That do you Centaurus, from the ATSB report?
Thanks, Zanzibar. I understood the only "payload" was an electrical component (maybe an alternator/generator/ starter motor) needed for another grounded aircraft. The passenger was the owner of the operation and most likely being an aviation man, sitting in the RH seat alongside of the pilot. The flight had been delayed because of the unavailability of an LAME to fly in the aircraft. Hence the operator, himself an LAME, rostered himself. While at least moderate turbulence was expected, occasional sharp or even violent gusts can be unnerving to even an experienced pilot. I recall one of the greatest frights of my flying career was experiencing violent turbulence in a Cessna 172 as a front passed over Melbourne while I was flying from Point Cook to Melbourne.

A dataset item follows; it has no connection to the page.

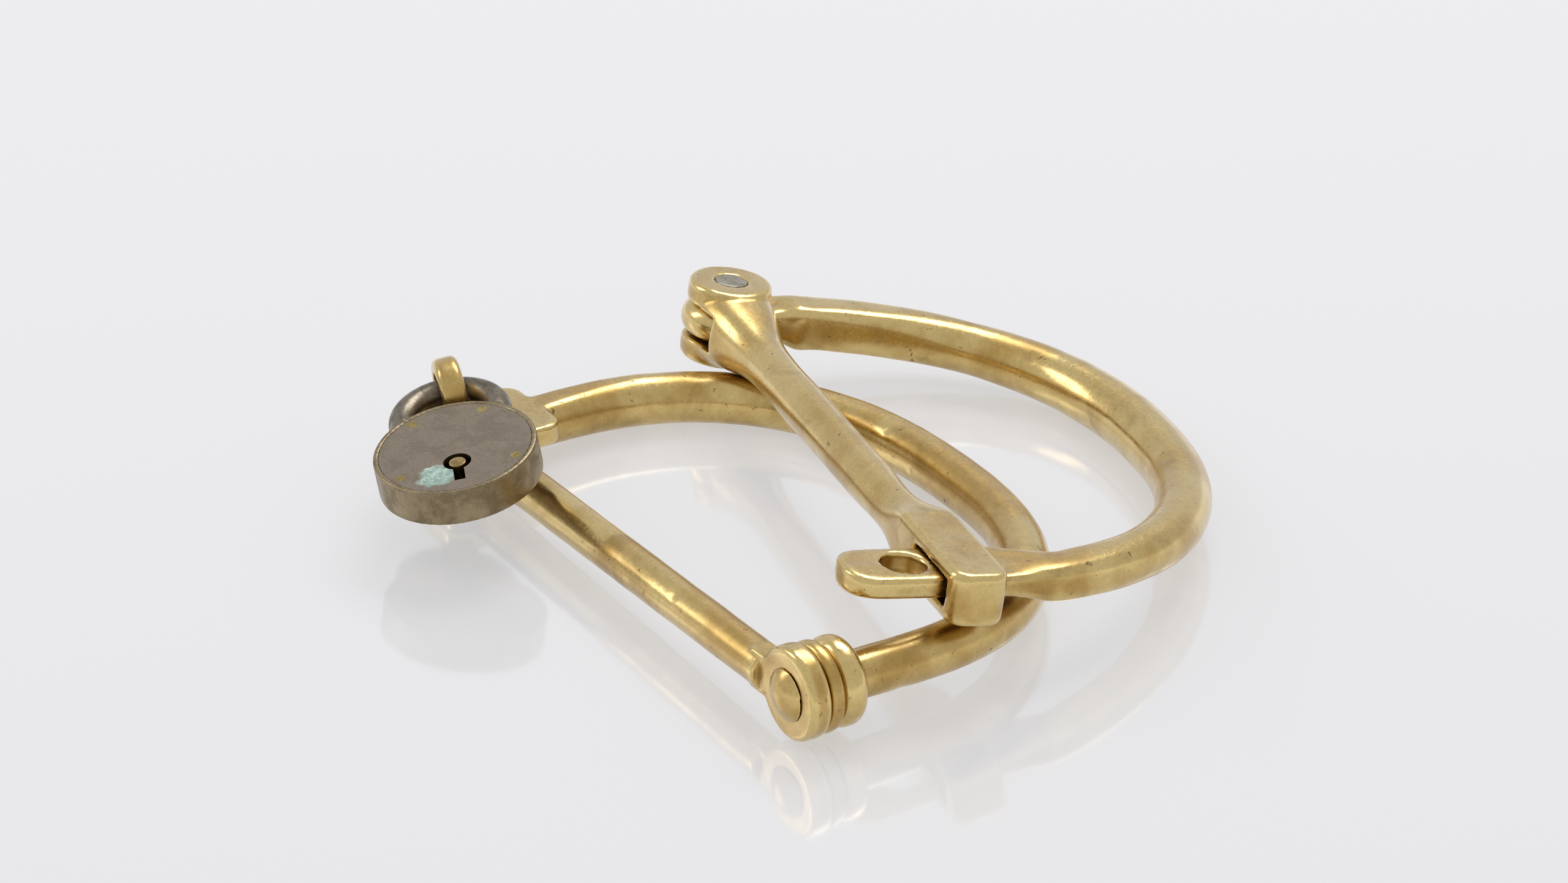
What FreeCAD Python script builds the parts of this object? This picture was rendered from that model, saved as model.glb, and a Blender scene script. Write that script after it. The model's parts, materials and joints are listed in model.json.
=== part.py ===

I was surprised that in the case of the 2007 Aero Commander accident, ATSB studiously avoided mentioning the possibility that, at the onset of severe turbulence over the hills in partial IMC, the passenger may have grabbed the controls in fright counteracting the pilot's input. On the other hand the passenger may have thought he could help the pilot with the controlling of the aircraft in severe turbulence? If indeed that was the case, things would literally have gone downhill from there.
Perhaps in their deliberations, investigators should make mention in some detail what actions by the pilot could be discounted. By not doing so, it leaves the situation wide open to healthy speculation just as I am doing right now. After all, ATSB alluded to possible over-controlling of the elevators.